Все началось с чемодана. Прежде чем благословить меня на самостоятельную жизнь в Киеве, мама сочинила мне синий шевиотовый костюм (работала она в павильоне «Корма» на ВДНХ, а подрабатывала шитьем) и набила мой чемодан сухарями. «Ему королева мешок сухарей насушила» — это про меня. Больше за душой ничего. «Голохвостым» я и приехал в Киев.

Поселились прямо в театре: Лева Брянцев, Валя Николаева, Белла Шульмейстер, Женя Конюшков и Олег Борисов. На других этажах в театре жили Кирилл Лавров, Павел Луспекаев с женой Инной. В одной из гримуборных жила еще Маша Сторожева — она не была ничем знаменита, играла во вспомогательном составе. Но на столе у нее лежала маленькая фотография 5x7 молодой, стройной девушки в большом берете (белокурые волосы были аккуратно под берет подобраны), в вязаном шарфике. Улыбка кроткая, притягивающая... (Сразу осенило: Настасья Филипповна и князь. Он держит в руках ее портрет... Нет, она не Настасья Филипповна, скорее — Настенька из «Белых ночей», но удивительно то, что ассоциация петербургская! Как предзнаменование.) Я попросил Сторожеву, чтобы она познакомила меня с этим Беретиком. В ответ получил: «Даже и не думай. Это дочь бывшего директора Русской драмы, он еще и в Театре Франко был директором. Алла только что поступила в Университет на журналистику, и Латынский с нее не слезет — будет требовать красного диплома. Он строгий!» «Разве это имеет значение, чья она дочь?» — не унимался я. «Имеет. — Маша стояла как стена. — Алла — моя подруга. Она очень рафинированная, не как все... — Маша немного помялась и наконец произнесла главное: — Если хочешь знать, она еще и недотрога...»

Недотрога — но от судьбы не уйдешь!.. Как-то Алла шла после занятий в Университете не по бульвару Шевченко, как обычно, а по улице Ленина. В окне театра увидела свою подругу Машу, которая тут же выбежала к ней на крыльцо.

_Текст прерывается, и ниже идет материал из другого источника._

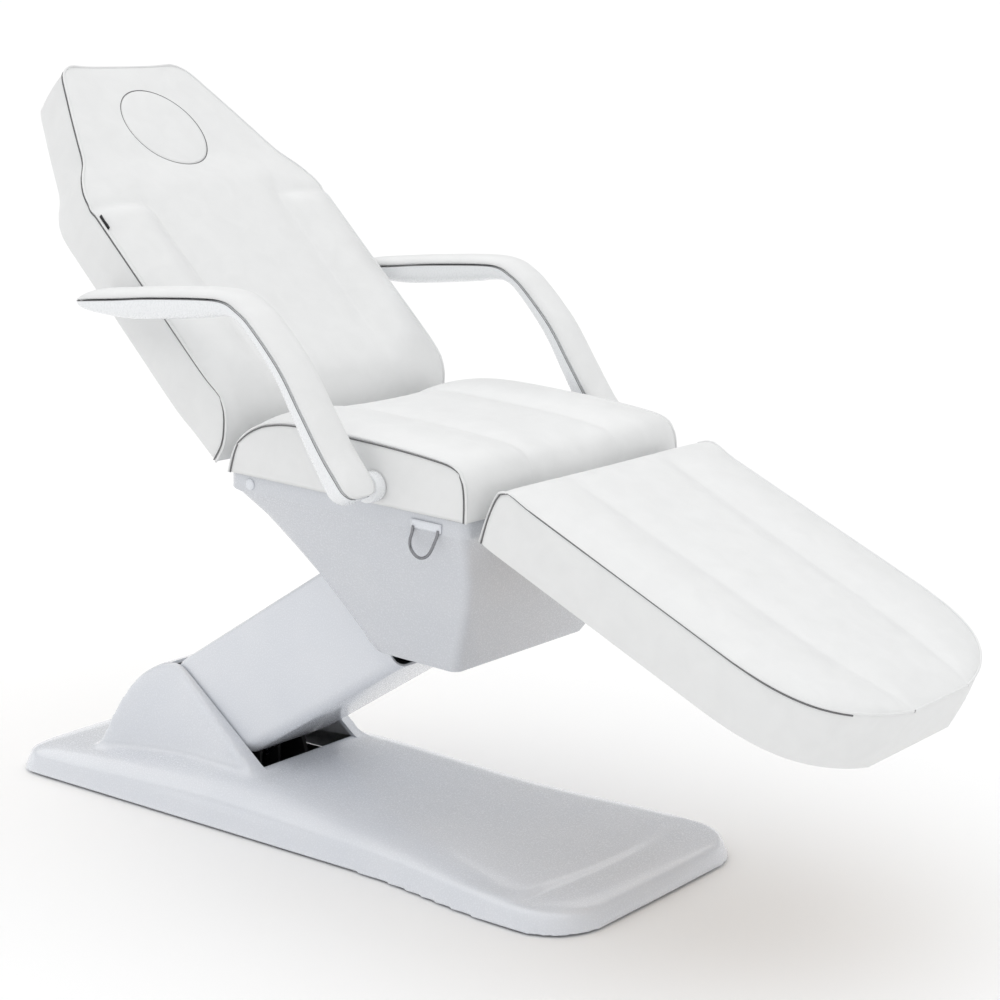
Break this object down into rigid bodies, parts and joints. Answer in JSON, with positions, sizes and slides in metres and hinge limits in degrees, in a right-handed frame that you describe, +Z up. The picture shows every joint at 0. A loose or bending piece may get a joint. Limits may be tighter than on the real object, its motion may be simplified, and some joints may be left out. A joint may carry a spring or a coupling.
{
  "type": "facial treatment bed",
  "caption": "Electric treatment bed: padded back with breathing hole, seat and legrest, swinging padded armrests, and a lift arm rising from a low moulded base.",
  "frame": {"origin": "on the floor, under the middle of the bed's overall length and width, in the pose shown (back raised, legrest lowered)", "axes": "+X towards the foot end, +Y towards the left side of a person lying on it, +Z up"},
  "size_m": [1.7556, 0.73, 1.2648],
  "materials": {
    "leather": "white upholstery leather, fine grain",
    "gloss_shell": "glossy moulded white plastic",
    "steel": "black powder-coated steel",
    "bright_steel": "bright plated steel",
    "plywood": "raw birch plywood",
    "rubber": "black rubber",
    "black_plastic": "black moulded plastic"
  },
  "bodies": {
    "base": {"base_cover": "gloss_shell", "base_plate": "steel", "foot_pad_right_0": "rubber", "foot_pad_left_0": "rubber", "foot_pad_right_1": "rubber", "foot_pad_left_1": "rubber", "foot_pad_right_2": "rubber", "foot_pad_left_2": "rubber", "lift_bracket_right": "steel", "lift_bracket_left": "steel", "lift_lower_shaft": "bright_steel", "link_lower_pin": "bright_steel", "lift_anchor_bracket": "steel", "lift_anchor_pin": "bright_steel", "control_box": "black_plastic", "mains_inlet": "black_plastic"},
    "lift_arm": {"lift_arm_cover": "gloss_shell", "lift_arm_bar_right": "steel", "lift_arm_bar_left": "steel", "lift_cross_tube_0": "steel", "lift_cross_tube_1": "steel", "lift_upper_shaft": "bright_steel", "lift_actuator_housing": "black_plastic"},
    "lift_rod": {"lift_actuator_rod": "bright_steel"},
    "link": {"parallel_link": "steel"},
    "carriage": {"seat_frame": "steel", "seat_board": "plywood", "seat_cushion": "leather", "seat_shroud": "gloss_shell", "link_upper_pin": "bright_steel", "back_hinge_shaft": "bright_steel", "leg_hinge_shaft": "bright_steel", "armrest_pin_right": "bright_steel", "armrest_pin_left": "bright_steel", "shroud_screw_right": "bright_steel", "shroud_screw_left": "bright_steel", "back_actuator_housing": "black_plastic", "back_actuator_pin": "bright_steel", "leg_actuator_housing": "black_plastic", "leg_actuator_pin": "bright_steel", "handset_hanger": "bright_steel"},
    "back": {"back_cushion": "leather", "back_board": "plywood", "back_frame": "steel", "back_lever_pin": "bright_steel"},
    "face_plug": {"face_plug": "leather"},
    "back_rod": {"back_actuator_rod": "bright_steel"},
    "legrest": {"leg_cushion": "leather", "leg_board": "plywood", "leg_frame": "steel", "leg_lever_pin": "bright_steel"},
    "leg_rod": {"leg_actuator_rod": "bright_steel"},
    "armrest_right": {"armrest_top_shell_right": "gloss_shell", "armrest_leg_shell_right": "gloss_shell", "armrest_pad_right": "leather", "armrest_hub_right": "gloss_shell"},
    "armrest_left": {"armrest_top_shell_left": "gloss_shell", "armrest_leg_shell_left": "gloss_shell", "armrest_pad_left": "leather", "armrest_hub_left": "gloss_shell"}
  },
  "joints": [
    {"name": "lift", "type": "hinge", "parent": "base", "child": "lift_arm", "pos_m": [-0.4757, 0, 0.162], "axis": [0, -1, 0], "range_deg": [-17, 23]},
    {"name": "seat_level", "type": "hinge", "parent": "lift_arm", "child": "carriage", "pos_m": [-0.03896, 0, 0.43491], "axis": [0, -1, 0], "range_deg": [-23, 17]},
    {"name": "link_swing", "type": "hinge", "parent": "base", "child": "link", "pos_m": [-0.4757, 0, 0.107], "axis": [0, -1, 0], "range_deg": [-17, 23]},
    {"name": "lift_rod_slide", "type": "slide", "parent": "lift_arm", "child": "lift_rod", "axis": [-0.7221, 0, -0.6918], "range_m": [-0.03, 0.04]},
    {"name": "back_recline", "type": "hinge", "parent": "carriage", "child": "back", "pos_m": [-0.2507, 0, 0.626], "axis": [0, -1, 0], "range_deg": [-20, 45]},
    {"name": "back_rod_slide", "type": "slide", "parent": "carriage", "child": "back_rod", "axis": [-0.9992, 0, 0.041], "range_m": [-0.065, 0.035]},
    {"name": "leg_lift", "type": "hinge", "parent": "carriage", "child": "legrest", "pos_m": [0.2133, 0, 0.604], "axis": [0, -1, 0], "range_deg": [-13, 24.7]},
    {"name": "leg_rod_slide", "type": "slide", "parent": "carriage", "child": "leg_rod", "axis": [0.9992, 0, -0.041], "range_m": [-0.02, 0.032]},
    {"name": "armrest_right_swing", "type": "hinge", "parent": "carriage", "child": "armrest_right", "pos_m": [0.0673, 0, 0.656], "axis": [0, -1, 0], "range_deg": [0, 50]},
    {"name": "armrest_left_swing", "type": "hinge", "parent": "carriage", "child": "armrest_left", "pos_m": [0.0673, 0, 0.656], "axis": [0, -1, 0], "range_deg": [0, 50]},
    {"name": "face_plug_lift", "type": "slide", "parent": "back", "child": "face_plug", "axis": [0.7071, 0, 0.7071], "range_m": [0, 0.09]}
  ],
  "couplings": [
    {"joint": "seat_level", "follows": "lift", "ratio": -1},
    {"joint": "link_swing", "follows": "lift", "ratio": 1},
    {"joint": "lift_rod_slide", "follows": "lift", "m_per_rad": 0.07706},
    {"joint": "back_rod_slide", "follows": "back_recline", "m_per_rad": -0.07563},
    {"joint": "leg_rod_slide", "follows": "leg_lift", "m_per_rad": 0.05901}
  ]
}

Крыльцо Театра Леси Украинки! Это его актерский подъезд, его «причинное» место. Здесь подолгу засиживались зубры: Халатов, Розин, Балиев... Перемывали косточки, обсуждали футбольные матчи, цены на Бессарабке, рыбалку. Около них частенько крутился Шая — городской сумасшедший, продававший журналы. Особым спросом пользовались, как и сейчас, «Англия» и «Америка». Впрочем, и болгарская «Мода» тоже нарасхват. Но основное кредо Шаи — таранка. И только для элиты. С заслюнявленным лицом, вечно небритый — лез ко всем целоваться. «Англию» для меня откладывал — до зарплаты, а потом брал «на чай» раза в два больше, чем с остальных. Шая был добрый и напоминал чеховского Мойсейку. Только вместо «Дай копеечку» слышалось: «Можно я тебя облобызаю, милый?»

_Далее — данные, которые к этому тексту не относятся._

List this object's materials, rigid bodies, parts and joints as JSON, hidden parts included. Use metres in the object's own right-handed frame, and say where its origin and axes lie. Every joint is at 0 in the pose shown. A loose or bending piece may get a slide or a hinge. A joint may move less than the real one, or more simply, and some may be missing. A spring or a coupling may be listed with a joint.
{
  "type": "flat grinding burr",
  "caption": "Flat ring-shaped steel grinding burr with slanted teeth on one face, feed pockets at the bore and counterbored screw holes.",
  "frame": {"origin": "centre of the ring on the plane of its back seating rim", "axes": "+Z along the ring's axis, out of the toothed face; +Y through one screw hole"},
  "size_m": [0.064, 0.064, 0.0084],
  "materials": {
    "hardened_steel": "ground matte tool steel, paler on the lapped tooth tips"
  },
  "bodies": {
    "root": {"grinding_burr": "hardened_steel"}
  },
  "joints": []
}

Крыльцо пустовало только во время непогоды. Многие старались его обходить по другой стороне Пушкинской, чтобы, не дай Бог, не попасться на глаза «старожилам» — они тогда замучили бы своей лаской. Алла тоже заблаговременно перешла на другую сторону (на нее бы набросились точно: как папа? как его драгоценное здоровье?), но, к ее удивлению, на крыльце никого не было. Выбежала ее подруга, они разговорились... Неожиданно Маша попросила Аллу подождать на крыльце, а сама рванула в театр, в ту комнату, где я спал. «Та девушка с фотографии, ты же просил! Она на крыльце...» «Каком крыльце?» — спросонья не разобрал я. И тут же, еще не отойдя ото сна, неумытый — три часа дня! — не успев надеть синий шевиотовый костюм, полетел вниз. Чуть было не напоролся на чемодан.

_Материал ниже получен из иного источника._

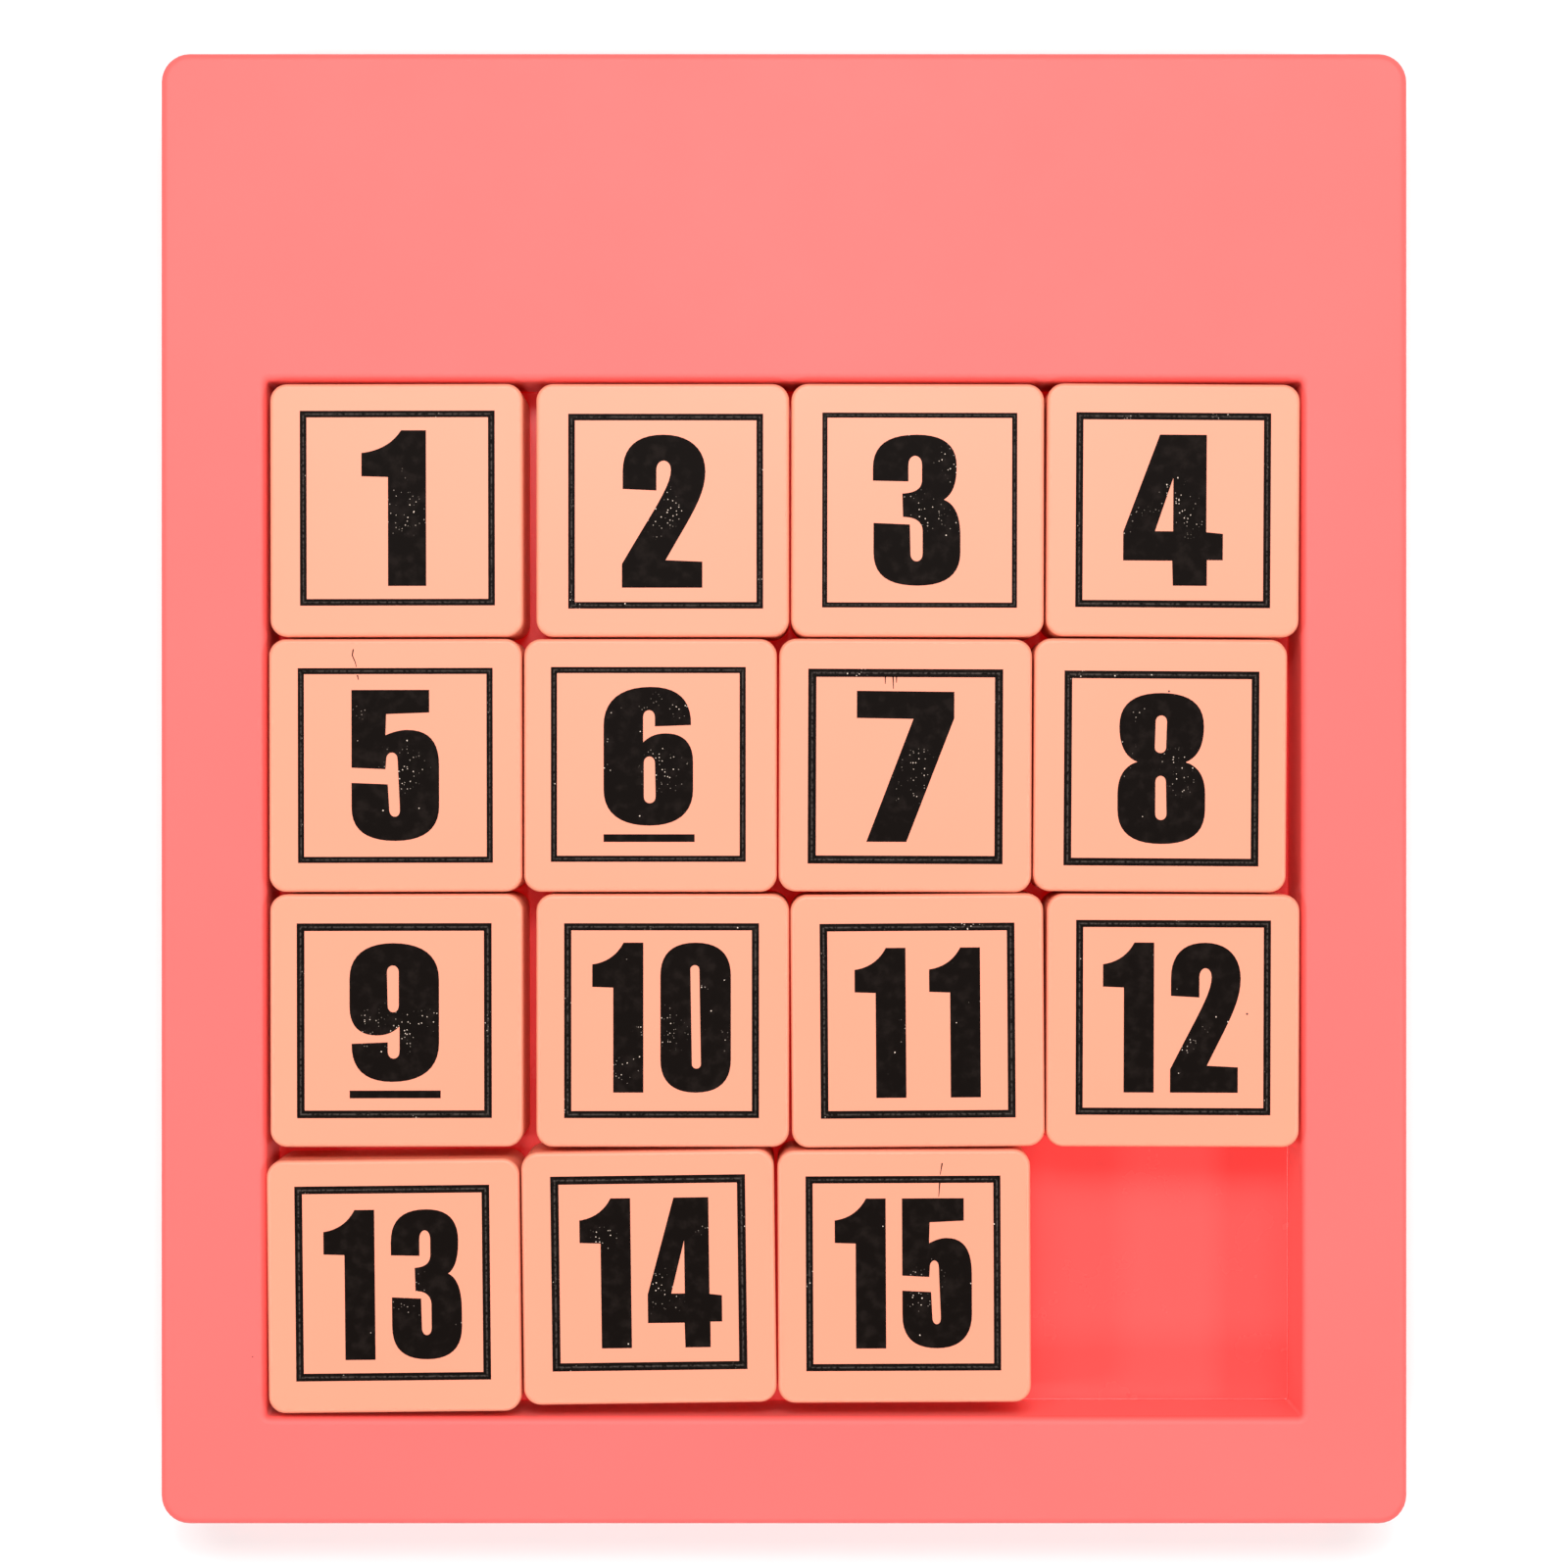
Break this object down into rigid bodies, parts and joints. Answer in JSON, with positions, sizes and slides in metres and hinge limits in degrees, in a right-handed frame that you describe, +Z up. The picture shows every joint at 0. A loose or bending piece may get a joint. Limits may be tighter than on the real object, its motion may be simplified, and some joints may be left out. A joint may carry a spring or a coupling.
{
  "type": "sliding tile puzzle",
  "caption": "Shallow square well in a flat tray with a broad blank panel at its head, holding numbered square tiles that slide one at a time into the empty place.",
  "frame": {"origin": "middle of the underside, on the surface that the tray lies on", "axes": "+Z up, out of the well; +Y towards the broad blank panel at the head; +X to the right of someone reading the numerals"},
  "size_m": [0.1226, 0.1448, 0.0141],
  "materials": {
    "tray_plastic": "satin moulded, coral pink",
    "tile_plastic": "satin moulded, peach",
    "sheet_steel": "zinc plated sheet",
    "screw_steel": "zinc plated",
    "magnet_nickel": "nickel plated",
    "printed_ink": "matt black screen print on the tiles' tops"
  },
  "bodies": {
    "tray": {"tray": "tray_plastic", "steel_sheet": "sheet_steel", "back_cover": "tray_plastic", "cover_screw_1": "screw_steel", "cover_screw_2": "screw_steel", "cover_screw_3": "screw_steel", "cover_screw_4": "screw_steel"},
    "tile_01": {"tile_01_cap": "tile_plastic", "tile_01_base": "tile_plastic", "tile_01_magnet": "magnet_nickel"},
    "tile_02": {"tile_02_cap": "tile_plastic", "tile_02_base": "tile_plastic", "tile_02_magnet": "magnet_nickel"},
    "tile_03": {"tile_03_cap": "tile_plastic", "tile_03_base": "tile_plastic", "tile_03_magnet": "magnet_nickel"},
    "tile_04": {"tile_04_cap": "tile_plastic", "tile_04_base": "tile_plastic", "tile_04_magnet": "magnet_nickel"},
    "tile_05": {"tile_05_cap": "tile_plastic", "tile_05_base": "tile_plastic", "tile_05_magnet": "magnet_nickel"},
    "tile_06": {"tile_06_cap": "tile_plastic", "tile_06_base": "tile_plastic", "tile_06_magnet": "magnet_nickel"},
    "tile_07": {"tile_07_cap": "tile_plastic", "tile_07_base": "tile_plastic", "tile_07_magnet": "magnet_nickel"},
    "tile_08": {"tile_08_cap": "tile_plastic", "tile_08_base": "tile_plastic", "tile_08_magnet": "magnet_nickel"},
    "tile_09": {"tile_09_cap": "tile_plastic", "tile_09_base": "tile_plastic", "tile_09_magnet": "magnet_nickel"},
    "tile_10": {"tile_10_cap": "tile_plastic", "tile_10_base": "tile_plastic", "tile_10_magnet": "magnet_nickel"},
    "tile_11": {"tile_11_cap": "tile_plastic", "tile_11_base": "tile_plastic", "tile_11_magnet": "magnet_nickel"},
    "tile_12": {"tile_12_cap": "tile_plastic", "tile_12_base": "tile_plastic", "tile_12_magnet": "magnet_nickel"},
    "tile_13": {"tile_13_cap": "tile_plastic", "tile_13_base": "tile_plastic", "tile_13_magnet": "magnet_nickel"},
    "tile_14": {"tile_14_cap": "tile_plastic", "tile_14_base": "tile_plastic", "tile_14_magnet": "magnet_nickel"},
    "tile_15": {"tile_15_cap": "tile_plastic", "tile_15_base": "tile_plastic", "tile_15_magnet": "magnet_nickel"}
  },
  "joints": [
    {"name": "lift_01", "type": "slide", "parent": "tray", "child": "tile_01", "axis": [0, 0, 1], "range_m": [0, 0.02]},
    {"name": "lift_02", "type": "slide", "parent": "tray", "child": "tile_02", "axis": [0, 0, 1], "range_m": [0, 0.02]},
    {"name": "lift_03", "type": "slide", "parent": "tray", "child": "tile_03", "axis": [0, 0, 1], "range_m": [0, 0.02]},
    {"name": "lift_04", "type": "slide", "parent": "tray", "child": "tile_04", "axis": [0, 0, 1], "range_m": [0, 0.02]},
    {"name": "lift_05", "type": "slide", "parent": "tray", "child": "tile_05", "axis": [0, 0, 1], "range_m": [0, 0.02]},
    {"name": "lift_06", "type": "slide", "parent": "tray", "child": "tile_06", "axis": [0, 0, 1], "range_m": [0, 0.02]},
    {"name": "lift_07", "type": "slide", "parent": "tray", "child": "tile_07", "axis": [0, 0, 1], "range_m": [0, 0.02]},
    {"name": "lift_08", "type": "slide", "parent": "tray", "child": "tile_08", "axis": [0, 0, 1], "range_m": [0, 0.02]},
    {"name": "lift_09", "type": "slide", "parent": "tray", "child": "tile_09", "axis": [0, 0, 1], "range_m": [0, 0.02]},
    {"name": "lift_10", "type": "slide", "parent": "tray", "child": "tile_10", "axis": [0, 0, 1], "range_m": [0, 0.02]},
    {"name": "lift_11", "type": "slide", "parent": "tray", "child": "tile_11", "axis": [0, 0, 1], "range_m": [0, 0.02]},
    {"name": "slide_12", "type": "slide", "parent": "tray", "child": "tile_12", "axis": [0, -1, 0], "range_m": [0, 0.0264]},
    {"name": "lift_13", "type": "slide", "parent": "tray", "child": "tile_13", "axis": [0, 0, 1], "range_m": [0, 0.02]},
    {"name": "lift_14", "type": "slide", "parent": "tray", "child": "tile_14", "axis": [0, 0, 1], "range_m": [0, 0.02]},
    {"name": "slide_15", "type": "slide", "parent": "tray", "child": "tile_15", "axis": [-1, 0, 0], "range_m": [-0.0263, 0]}
  ]
}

Всего, о чем говорили, уже не помню. Алла сказала, что фотографироваться не любит и не знает, как та фотография к Маше попала. Когда она закончила школу, просто решила посмотреть, что из нее получилось (!). В этот момент кто-то на крыльце появился, я застеснялся и попросил разрешения встретить Аллу Латынскую возле Университета. Она улыбнулась и... ничего не ответила. На следующий день я стоял не прямо у входа, а, как потом рассказывала Алла, у каштана, чуть поодаль, повернувшись спиной к основному зданию. Помню, очень волновался и все время курил. В своем единственном пальто из черного драпа... Через некоторое время я был приглашен в ее дом. Будущая теща Л. Г. бросилась меня откармливать.